At the national level, McEachern has also won the pair at the 2010 World Rowing Championship Trials. He won a Gold medal in the double sculls and quadruple sculls at the 2007 U.S. Rowing National Championships and won the double sculls at the 2007 Pan American Games Trials.

When he attended Phillips Exeter Academy, McEachern said he had his sights set on playing basketball and baseball. When he injured his achilles tendon and couldn't play baseball in the spring of 2000, he tried out for the school's rowing team and found that he was pretty good at it. From that point on, he devoted himself to rowing either for PEA or the Durham Boat Club on the Squamscott River and other parts of Great Bay.

The Seacoast has always sported some strong rowing programs and they helped McEachern develop his work ethic and technique that allowed him to excell at the sport, which he compares to golf where a rower has to focus on making themselves better outside of the context a regular team.

McEachern said athletes who hope to compete on the Olympic stage have to make any sacrifices and be dedicated to strict training regimens. In his case, he typically rows four to five hours a day and spends several hours eating to replace all of the calories he burns off.

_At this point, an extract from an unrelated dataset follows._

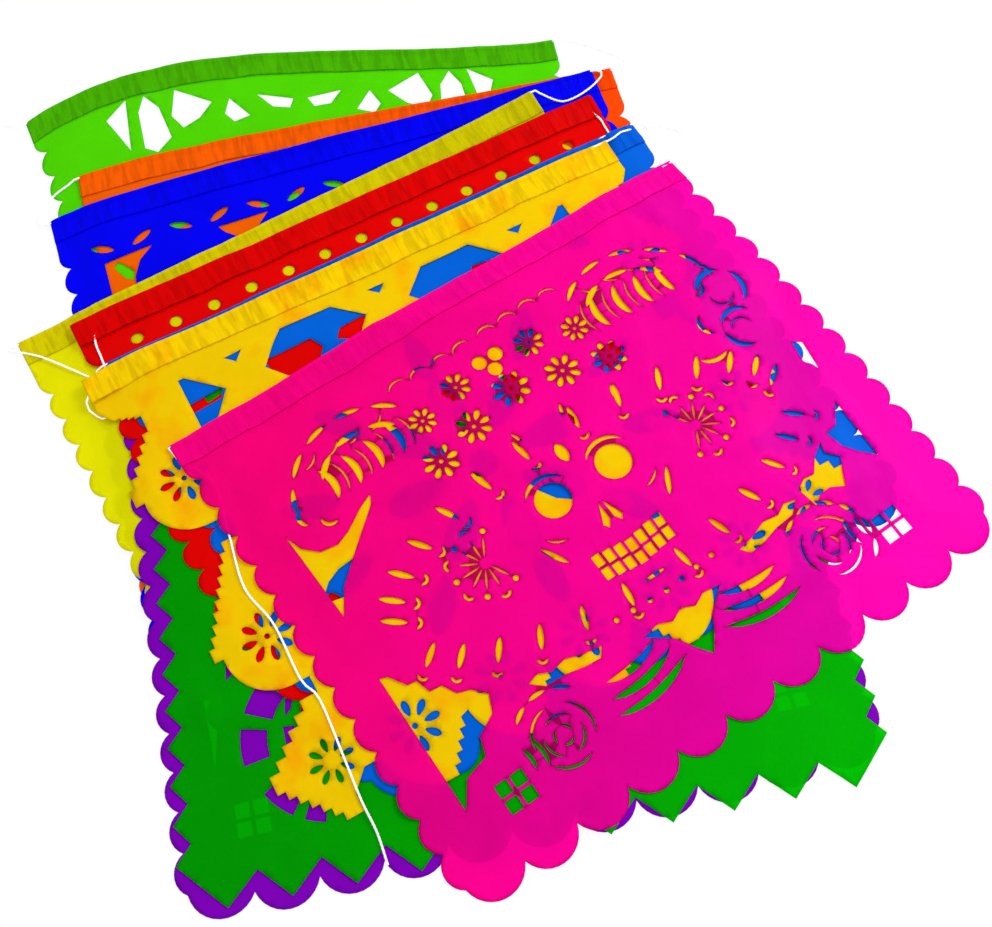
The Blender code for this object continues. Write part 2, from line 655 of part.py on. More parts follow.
def eased(points: list[Vector]) -> list[Vector]:
    """The points, raised where the string would otherwise drop more steeply than it hangs."""
    for line in (points, points[::-1]):
        for before, point in zip(line, line[1:]):
            run = (point - before).to_2d().length
            point.z = max(point.z, before.z - STEEPEST * run)
    return points


def smoothed(points: list[Vector], spacing: float) -> list[Vector]:
    """Points of a smooth curve through the given ones; the first and last only steer it."""
    result = []
    for before, start, end, after in zip(points, points[1:], points[2:], points[3:]):
        steps = max(1, round((end - start).length / spacing))
        for step in range(steps):
            t = step / steps
            pull = (end - before) * t + (2 * before - 5 * start + 4 * end - after) * t * t
            pull += (3 * start - before - 3 * end + after) * t ** 3
            place = start + pull / 2
            place.z = start.z + (end.z - start.z) * t
            result.append(place)
    return result


def string_route(flags: list[Flag]) -> list[Vector]:
    """Every point of the string, from its bare start to the end of its loose tail."""
    route = rested(flags, START)
    for number, flag in enumerate(flags):
        hem = hem_string(flag, number % 2 == 0)
        link = LINKS[number] if number < len(LINKS) else TAIL
        free = [point for stretch in link for point in rested(flags, stretch)]
        route += hem[:-1]
        follow = hem_string(flags[number + 1], number % 2 == 1)[:2] if number < len(LINKS) else []
        ends = follow if follow else [free[-1] * 2 - free[-2]]
        steered = [hem[-1] * 2 - free[0], hem[-1], *free, *ends]
        route += smoothed(steered, LINK_SPACING)
        if not follow:
            route.append(free[-1])
    return eased(route)


def make_material(name: str, colour: tuple[float, float, float], roughness: float) -> bpy.types.Material:
    """A plain finish of one colour."""
    material = bpy.data.materials.new(name)
    material.use_nodes = True
    shader = material.node_tree.nodes["Principled BSDF"]
    shader.inputs["Base Color"].default_value = (*colour, 1.0)
    shader.inputs["Roughness"].default_value = roughness
    material.diffuse_color = (*colour, 1.0)
    return material


def make_collection(name: str) -> bpy.types.Collection:
    """An empty collection in the scene."""
    collection = bpy.data.collections.new(name)
    bpy.context.scene.collection.children.link(collection)
    return collection


def sheet_place(flag: Flag, u: float, v: float) -> Point:
    """Where a point of the sheet lies across and down the flag, also on a flag that is bowed."""
    return bowed_place(flag, u, v) if flag.bowed else (u, v)


def hem_stations(flag: Flag) -> list[float]:
    """How far along the fold its corners stand: two on a straight hem, more on a bowed one."""
    count = BOW_STATIONS if flag.bowed else 1
    return [flag.width * number / count for number in range(count + 1)]


def inside(loop: Loop, place: Point) -> bool:
    """Whether a point lies inside a closed loop."""
    x, y = place
    odd = False
    for (ax, ay), (bx, by) in zip(loop, loop[1:] + loop[:1]):
        if (ay > y) != (by > y) and x < ax + (bx - ax) * (y - ay) / (by - ay):
            odd = not odd
    return odd


def sheet_loops(flag: Flag) -> list[Loop]:
    """The edge of the sheet below the fold and of each of its holes, as they lie over the floor."""
    side, foot = flag.border(flag)
    top = [(u, HEM_RADIUS) for u in reversed(hem_stations(flag)[1:-1])]
    loops = [side + foot + mirrored(side, flag.width)[1:] + top]
    loops += [fitted(cut) for cut in flag.cuts(flag)]
    return [[sheet_place(flag, u, v) for u, v in loop] for loop in loops]


def cut_sheet(flag: Flag) -> bmesh.types.BMesh:
    """The flat cut sheet below the fold, as thick as the film, with an edge where its sag bends."""
    loops = sheet_loops(flag)
    points, edges = [], []
    for loop in loops + ([bend_line(flag)] if len(set(flag.heights)) > 1 else []):
        first, count = len(points), len(loop)
        points += [Vector(place) for place in loop]
        edges += [(first + step, first + (step + 1) % count) for step in range(count)]
    places, _, triangles, *_ = delaunay_2d_cdt(points, edges, [], 1, FILM / 1000)
    sheet = bmesh.new()
    corners = [sheet.verts.new((place.x, -place.y, 0)) for place in places]
    for triangle in triangles:
        middle = sum((places[corner] for corner in triangle), Vector((0, 0))) / 3
        if sum(inside(loop, middle) for loop in loops) == 1:
            sheet.faces.new([corners[corner] for corner in triangle])
    loose = [vert for vert in sheet.verts if not vert.link_faces]
    bmesh.ops.delete(sheet, geom=loose, context="VERTS")
    grown = bmesh.ops.extrude_face_region(sheet, geom=sheet.faces[:])["geom"]
    raised = [item for item in grown if isinstance(item, bmesh.types.BMVert)]
    bmesh.ops.translate(sheet, verts=raised, vec=(0, 0, FILM))
    bmesh.ops.recalc_face_normals(sheet, faces=sheet.faces)
    return sheet


def hem_frames(flag: Flag) -> list[Matrix]:
    """Places of the film's cross-section as it goes round the string and back over the face."""
    arm = HEM_RADIUS - FILM / 2
    lean = 0.0 if flag.open_hem else HEM_SLOPE
    frames = []
    for step in range(HEM_STEPS + 1):
        angle = (math.pi + lean) * step / HEM_STEPS
        y = -HEM_RADIUS + arm * math.sin(angle)
        frames.append(section(y, HEM_RADIUS - arm * math.cos(angle), angle))
    height = FILM + GAP + FILM / 2
    if flag.open_hem:
        height = 2 * HEM_RADIUS - FILM / 2
    else:
        fall = HEM_RADIUS - arm * math.cos(math.pi + lean) - height
        y = -HEM_RADIUS + arm * math.sin(math.pi + lean) - fall / math.tan(lean)
        frames.append(section(y, height, math.pi + lean / 2))
    frames.append(section(-HEM_DEPTH, height, math.pi))
    return frames


def section(y: float, z: float, angle: float) -> Matrix:
    """A place across the film, turned about the fold."""
    return Matrix.Translation((0, y, z)) @ Matrix.Rotation(angle, 4, "X")


def fold_corners(sheet: bmesh.types.BMesh, flag: Flag) -> dict[bmesh.types.BMVert, Vector]:
    """The corners of the sheet's top edge, each with its place on the flat film's cross-section."""
    corners = {}
    for along in hem_stations(flag):
        u, v = sheet_place(flag, along, HEM_RADIUS)
        for vert in sheet.verts:
            if (vert.co.to_2d() - Vector((u, -v))).length < FILM / 10:
                corners[vert] = Vector((along, 0, vert.co.z - FILM / 2))
    return corners


def fold_hem(sheet: bmesh.types.BMesh, flag: Flag) -> None:
    """Carries the sheet's top edge round the string and lays it back on the face."""
    corners = fold_corners(sheet, flag)
    sheet.normal_update()
    ends = [face for face in sheet.faces
            if abs(face.normal.z) < 0.5 and all(vert in corners for vert in face.verts)]
    for frame in hem_frames(flag)[1:]:
        known = {tuple(vert.co): corner for vert, corner in corners.items()}
        grown = bmesh.ops.extrude_face_region(sheet, geom=ends)["geom"]
        bmesh.ops.delete(sheet, geom=[face for face in ends if face.is_valid], context="FACES_ONLY")
        ends = [item for item in grown if isinstance(item, bmesh.types.BMFace)]
        corners = {vert: known[tuple(vert.co)] for face in ends for vert in face.verts}
        for vert, corner in corners.items():
            place = frame @ corner
            u, v = sheet_place(flag, place.x, -place.y)
            vert.co = (u, -v, place.z)


def make_flag(flag: Flag, collection: bpy.types.Collection) -> bpy.types.Object:
    """One flag with its hem, lying in its place in the pile."""
    sheet = cut_sheet(flag)
    fold_hem(sheet, flag)
    for vert in sheet.verts:
        vert.co.z += height_at(flag, turned(flag, vert.co.x, -vert.co.y))
    bmesh.ops.recalc_face_normals(sheet, faces=sheet.faces)
    mesh = bpy.data.meshes.new(flag.name)
    sheet.to_mesh(mesh)
    sheet.free()
    mesh.materials.append(make_material(flag.name.replace("flag", "film"), flag.colour, 0.35))
    piece = bpy.data.objects.new(flag.name, mesh)
    piece.location = (flag.corner[0] - PILE_MIDDLE[0], flag.corner[1] - PILE_MIDDLE[1], 0)
    piece.rotation_euler.z = math.radians(flag.turn)
    collection.objects.link(piece)
    return piece


def make_string(flags: list[Flag], collection: bpy.types.Collection) -> bpy.types.Object:
    """The one length of string that runs through all the hems."""
    curve = bpy.data.curves.new("string", "CURVE")
    curve.dimensions = "3D"
    curve.bevel_depth = STRING / 2
    curve.bevel_resolution = 2
    curve.use_fill_caps = True
    curve.render_resolution_u = 0
    route = string_route(flags)
    spline = curve.splines.new("POLY")
    spline.points.add(len(route) - 1)
    for point, place in zip(spline.points, route):
        point.co = (*place, 1)
    curve.materials.append(make_material("string_cotton", (0.9, 0.9, 0.88), 0.8))
    piece = bpy.data.objects.new("string", curve)
    piece.location = (-PILE_MIDDLE[0], -PILE_MIDDLE[1], 0)
    collection.objects.link(piece)
    return piece


def main() -> None:
    """Clears the scene and builds the banner."""
    for item in list(bpy.data.objects):
        bpy.data.objects.remove(item)
    stack_flags(FLAGS)
    collection = make_collection("papel_picado_banner")
    for flag in FLAGS:
        make_flag(flag, collection)
    make_string(FLAGS, collection)


main()
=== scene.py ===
import logging
import math
from dataclasses import dataclass, field
from enum import Enum

import bpy
import numpy as np
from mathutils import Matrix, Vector
from mathutils.geometry import delaunay_2d_cdt
from mathutils.kdtree import KDTree


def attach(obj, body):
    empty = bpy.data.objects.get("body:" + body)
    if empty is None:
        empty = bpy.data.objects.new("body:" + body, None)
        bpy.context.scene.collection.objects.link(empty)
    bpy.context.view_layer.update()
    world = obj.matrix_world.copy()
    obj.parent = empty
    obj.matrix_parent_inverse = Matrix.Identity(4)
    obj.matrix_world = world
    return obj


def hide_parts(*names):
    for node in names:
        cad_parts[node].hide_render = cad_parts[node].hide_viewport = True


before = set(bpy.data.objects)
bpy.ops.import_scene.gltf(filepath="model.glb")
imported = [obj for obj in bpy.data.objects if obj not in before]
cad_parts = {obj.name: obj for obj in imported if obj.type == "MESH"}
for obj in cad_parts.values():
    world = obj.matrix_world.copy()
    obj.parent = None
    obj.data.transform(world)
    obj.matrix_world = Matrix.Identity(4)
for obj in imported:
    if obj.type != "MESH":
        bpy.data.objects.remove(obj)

Point = tuple[float, float]
Loop = list[Point]
Colour = tuple[float, float, float]
Tree = bpy.types.NodeTree
Socket = bpy.types.NodeSocket

FILM = 0.00012
STRING = 0.0015
HEM_DEPTH = 0.019
FLAG_HEIGHT = 0.358
FOLD_RADIUS = STRING / 2 + 0.0005
PILE_MIDDLE = (-0.0080, 0.0043)
MOON_INSIDE = 0.52
PETAL_POINTS = 12
WHITE = (1, 1, 1, 1)
log = logging.getLogger("banner")


class Hem(Enum):
    """How a flag's hem lies: pressed flat on the face, standing open, or slid into a bow."""
    PRESSED = "pressed"
    OPEN = "open"
    BOWED = "bowed"


class Border(Enum):
    """The edge that a flag is cut with."""
    SCALLOPED = "scalloped"
    LOBED = "lobed"
    TOOTHED = "toothed"
    FANNED = "fanned"


def mm(*points: Point) -> Loop:
    """A loop from its points in millimetres."""
    return [(u / 1000, v / 1000) for u, v in points]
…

Although McEachern has lived on the West Coast since graduating from college, he still sees Portsmouth as his hometown and misses the many friends and family members he still has here. If he qualifies for the U.S. Men's Olympic Rowing team in June, McEachern said he plans to wear his Daniel Street Tavern T-shirt at the Olympic Games with the hope that his photo would get published on the Summer Olympic Games wall.

While winning an Olympic medal in his chosen sport would be a great moment for McEachern, he said just getting to compete in the Olympics would also be a major achievement.

"If I could get to the Olympics that would be the greatest thing I would have accomplished in rowing," he said.